I walk for the hundreds out there who cannot walk because they are in the middle of that fight, and for the thousands lost to it, and the hundreds of thousands who have emerged from the other side, survivors, ever changed by the battle. Them I walk for, and will walk with on the weekend of June 6-7th on the Franklin County Fairgrounds. And I walk for my Dad, because we never had that last long walk together. He had to make that trek alone. But I never take my eyes off his footsteps.

My team is the Mission of Hope, sponsored by the UCC of Conway, and I invite you to walk with us by sponsoring us through the Relay for Life website, using this link.

Thursday, April 17, 2008

My weak.

Earliest I’ve been up this week: 4 am on Monday to drive into Boston, my regular 2 hour commute. I leave at 5. The wind was with me-I made it in at 7. I laid down in the car in the parking lot and slept until 7:30, before going in.

Wierdest thing I’ve seen this week:
An image from a Burger King commercial, with the guy in the big Burger King head and costume looking at this guy whose back is to the camera. He looks like he’s towering over him. The words superimposed on the screen: “Where is your God now?”

Most miles traveled in 24 hours this week: Western Mass to Boston on Monday. Boston to Western Mass on Wednesday, to see my two boys in their school play. Western Mass to Boston on Thursday, today.

First epiphany of the week: I will likely die in my car, from exhaustion.

Smartest thing I’ve done this week: Cancelling a business trip to NYC that I was ill prepared for, and would’ve taken me out of the office, during this strange crunch time.

Second epiphany of the week:
I don’t like crunch times.

Top accomplishment of the week: Apply for several scholarships, bringing myself one step closer to my enrollment at Savannah College of Art and Design, to finally begin my Masters. That, and hug my kids.

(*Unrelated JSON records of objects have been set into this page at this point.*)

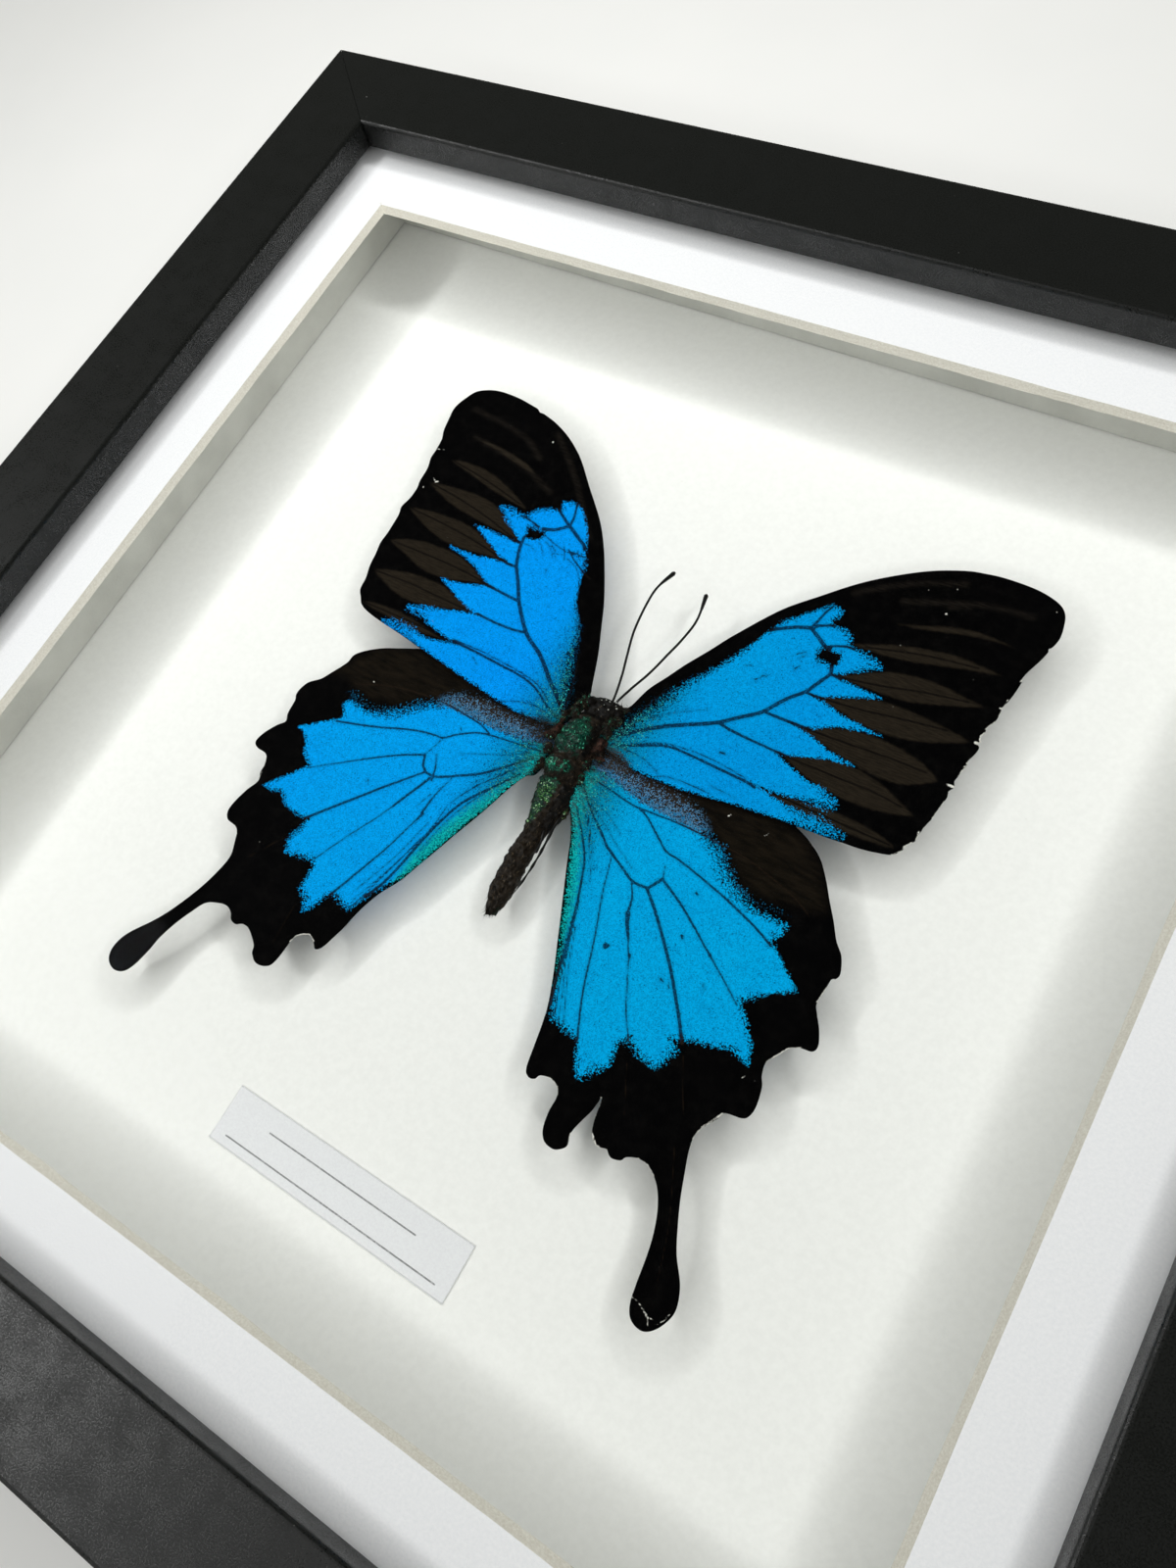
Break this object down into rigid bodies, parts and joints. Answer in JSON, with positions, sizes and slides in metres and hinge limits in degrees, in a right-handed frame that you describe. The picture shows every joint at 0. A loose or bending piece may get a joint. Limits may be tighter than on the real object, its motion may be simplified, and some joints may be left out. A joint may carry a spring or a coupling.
{
  "type": "framed butterfly specimen",
  "caption": "Spread blue swallowtail butterfly mounted behind glass in a deep square black box frame with a white window mat.",
  "frame": {"origin": "on the surface the frame lies on, under the middle of its back", "axes": "+Z out of the back through the glass, +Y from the butterfly's tail towards its head, +X to the right when seen from the front"},
  "size_m": [0.25, 0.25, 0.04],
  "materials": {
    "rail_foil": "satin black foil over fibreboard, finely grained, edges slightly rounded",
    "glass": "clear picture glass, 2 mm, bare edges",
    "mat_board": "smooth white mat board with a cream core shown on its bevelled window edge",
    "foam_strip": "white foam board strips, matt",
    "backing_board": "matt white paper-faced board",
    "back_panel": "bare brown hardboard",
    "steel_point": "bright spring steel",
    "label_paper": "plain white paper slip, no lettering",
    "foam_pad": "white foam",
    "body_fur": "black and brown fur and scales with green metallic patches",
    "forewing_scales": "velvet black scales with an iridescent blue field and brown hair patches",
    "hindwing_scales": "velvet black scales with an iridescent blue field",
    "antenna": "black, dull"
  },
  "bodies": {
    "root": {"rail_top": "rail_foil", "rail_bottom": "rail_foil", "rail_left": "rail_foil", "rail_right": "rail_foil", "glass_pane": "glass", "window_mat": "mat_board", "spacer_top": "foam_strip", "spacer_bottom": "foam_strip", "spacer_left": "foam_strip", "spacer_right": "foam_strip", "backing_board": "backing_board", "back_panel": "back_panel", "point_top_1": "steel_point", "point_top_2": "steel_point", "point_bottom_1": "steel_point", "point_bottom_2": "steel_point", "point_left_1": "steel_point", "point_left_2": "steel_point", "point_right_1": "steel_point", "point_right_2": "steel_point", "label": "label_paper", "thorax_pad": "foam_pad", "butterfly_body": "body_fur", "forewing_left": "forewing_scales", "forewing_right": "forewing_scales", "hindwing_left": "hindwing_scales", "hindwing_right": "hindwing_scales", "antenna_left": "antenna", "antenna_right": "antenna"}
  },
  "joints": []
}
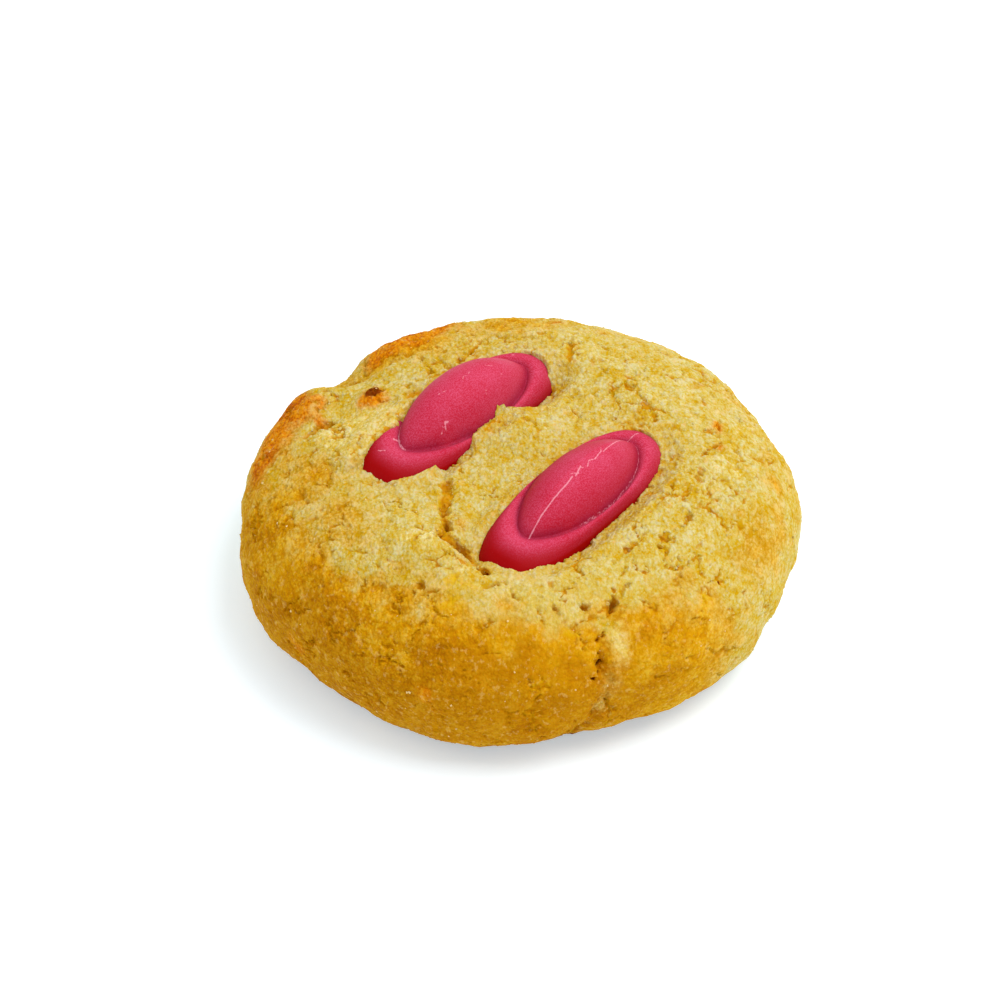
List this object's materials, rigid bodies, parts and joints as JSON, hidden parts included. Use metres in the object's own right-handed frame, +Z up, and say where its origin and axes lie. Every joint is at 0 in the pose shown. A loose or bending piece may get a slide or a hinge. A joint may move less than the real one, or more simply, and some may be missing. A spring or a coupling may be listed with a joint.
{
  "type": "strawberry cookie",
  "caption": "Thick soft round cookie of golden baked dough, cracked and lumpy, with moulded pink strawberry chocolates pressed into its top.",
  "frame": {"origin": "on the flat underside, under the middle of the bounding box", "axes": "+Z up; the picture looks towards +Y and down, with +X to its right"},
  "size_m": [0.075, 0.0742, 0.0273],
  "materials": {
    "dough": "matte",
    "chocolate": "satin"
  },
  "bodies": {
    "root": {"cookie": "dough", "chocolate_back": "chocolate", "chocolate_front": "chocolate"}
  },
  "joints": []
}
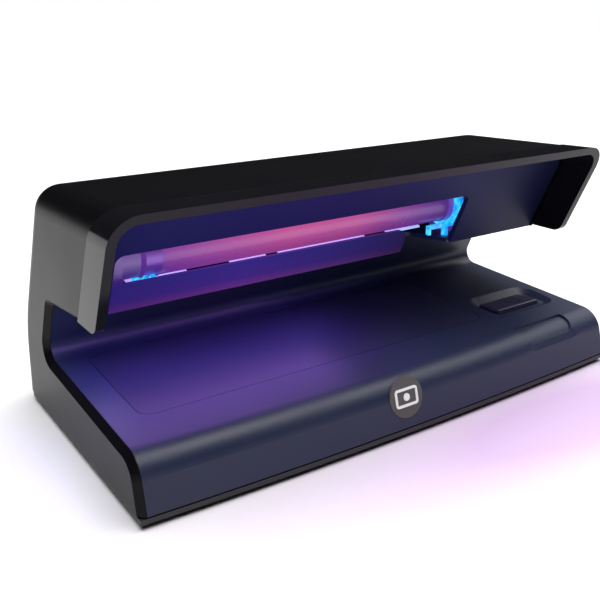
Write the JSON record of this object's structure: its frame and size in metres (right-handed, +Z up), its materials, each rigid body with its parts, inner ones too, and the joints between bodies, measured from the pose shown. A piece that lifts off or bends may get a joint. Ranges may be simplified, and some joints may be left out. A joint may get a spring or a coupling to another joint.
{
  "type": "counterfeit bill detector",
  "caption": "Desk-top counterfeit bill detector: C-shaped case with a sloping document platform, an ultraviolet tube in the hood and a push button.",
  "frame": {"origin": "on the table, under the middle of the object's box", "axes": "+X to the right along the lamp, +Y to the back, +Z up; the platform opens towards -Y"},
  "size_m": [0.2066, 0.1089, 0.0886],
  "materials": {
    "tray_plastic": "dark matte moulded ABS",
    "cover_plastic": "fine-grained dark slate ABS",
    "plate_plastic": "satin dark insert",
    "housing_plastic": "fine-grained near-black ABS",
    "gloss_band": "piano black",
    "panel_plastic": "satin dark panel",
    "guard_plastic": "violet translucent strip",
    "reflector_white": "white painted sheet",
    "tube_glass": "coated lamp glass",
    "cap_metal": "drawn aluminium",
    "pin_metal": "plain",
    "holder_plastic": "white lampholder plastic",
    "screw_steel": "zinc plated",
    "clip_clear": "clear clip that glows cyan beside the lamp",
    "badge_metal": "spun disc",
    "mark_white": "white raised pictogram",
    "button_plastic": "satin key",
    "switch_plastic": "white plunger",
    "spring_steel": "spring wire",
    "part_plastic": "black component body",
    "circuit_board": "green solder mask",
    "ferrite": "ferrite core",
    "coil_tape": "taped winding",
    "capacitor_sleeve": "sleeved cans and film blocks",
    "sink_metal": "extruded",
    "wire_sleeve": "white sleeved wire",
    "foot_rubber": "black rubber"
  },
  "bodies": {
    "root": {"base_tray": "tray_plastic", "front_cover": "cover_plastic", "document_plate": "plate_plastic", "rear_housing": "housing_plastic", "hood_bezel": "gloss_band", "lamp_panel": "panel_plastic", "lamp_guard": "guard_plastic", "hood_floor": "cover_plastic", "reflector": "reflector_white", "lamp_holder_left": "holder_plastic", "lamp_holder_right": "holder_plastic", "holder_screws": "screw_steel", "tube_clip_left": "clip_clear", "tube_clip_right": "clip_clear", "badge": "badge_metal", "badge_mark": "mark_white", "button_spring": "spring_steel", "switch_body": "part_plastic", "switch_board": "circuit_board", "ballast_board": "circuit_board", "ballast_transformer": "ferrite", "transformer_coil": "coil_tape", "ballast_capacitors": "capacitor_sleeve", "ballast_choke": "ferrite", "heat_sink": "sink_metal", "power_transistors": "part_plastic", "board_screws": "screw_steel", "power_jack": "part_plastic", "jack_pin": "pin_metal", "lamp_wires_left": "wire_sleeve", "lamp_wires_right": "wire_sleeve", "jack_wires": "wire_sleeve", "switch_wires": "wire_sleeve", "housing_screws": "screw_steel", "rubber_foot_front_left": "foot_rubber", "rubber_foot_front_right": "foot_rubber", "rubber_foot_rear_left": "foot_rubber", "rubber_foot_rear_right": "foot_rubber"},
    "button": {"power_button": "button_plastic", "switch_plunger": "switch_plastic"},
    "lamp": {"uv_tube": "tube_glass", "tube_cap_left": "cap_metal", "tube_cap_right": "cap_metal", "tube_pins": "pin_metal", "lamp_rotor_left": "holder_plastic", "lamp_rotor_right": "holder_plastic"}
  },
  "joints": [
    {"name": "button_press", "type": "slide", "parent": "root", "child": "button", "axis": [0, 0, -1], "range_m": [0, 0.0015], "stiffness_N_per_m": 400, "springref_m": -0.001, "deforming": ["button_spring"]},
    {"name": "lamp_twist", "type": "hinge", "parent": "root", "child": "lamp", "pos_m": [-0.012, -0.0035, 0.0652], "axis": [1, 0, 0], "range_deg": [0, 90]}
  ]
}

Strange realization of the week:
One of the ways I’m known at work is as “the salad guy” because I have a big salad for lunch almost every day. I do it because salad fills me up, and is low cal, and since I stay chained to my chair most of the day, I need low cal. At least until it gets warm enough to start taking walks and exercising again.

This weeks reason I am glad I don’t watch cable TV: I just watched the Flavor of Love podcast on iTunes, which gives you 20 minute versions of all the shows. I am amazed and appalled that this show could last 3 seasons, that this many women could be interested in this guy, and most of all, that any of them cry at being kicked off the show, and not becoming his third-season girlfriend. It’s like a train wreck that cars keep driving into. You just want to yell at them.

Second best accomplishment of the week:
Getting my taxes done and e-filed the day before the deadline.

Thing I’m most looking forward to this weekend:
Going to Comic Con in NY, with my oldest son. After another long car ride.

Thing I’m most embarrassed about this week:
Getting my taxes done and e-filed only one day before the deadline. I’m usually spending the money by late February.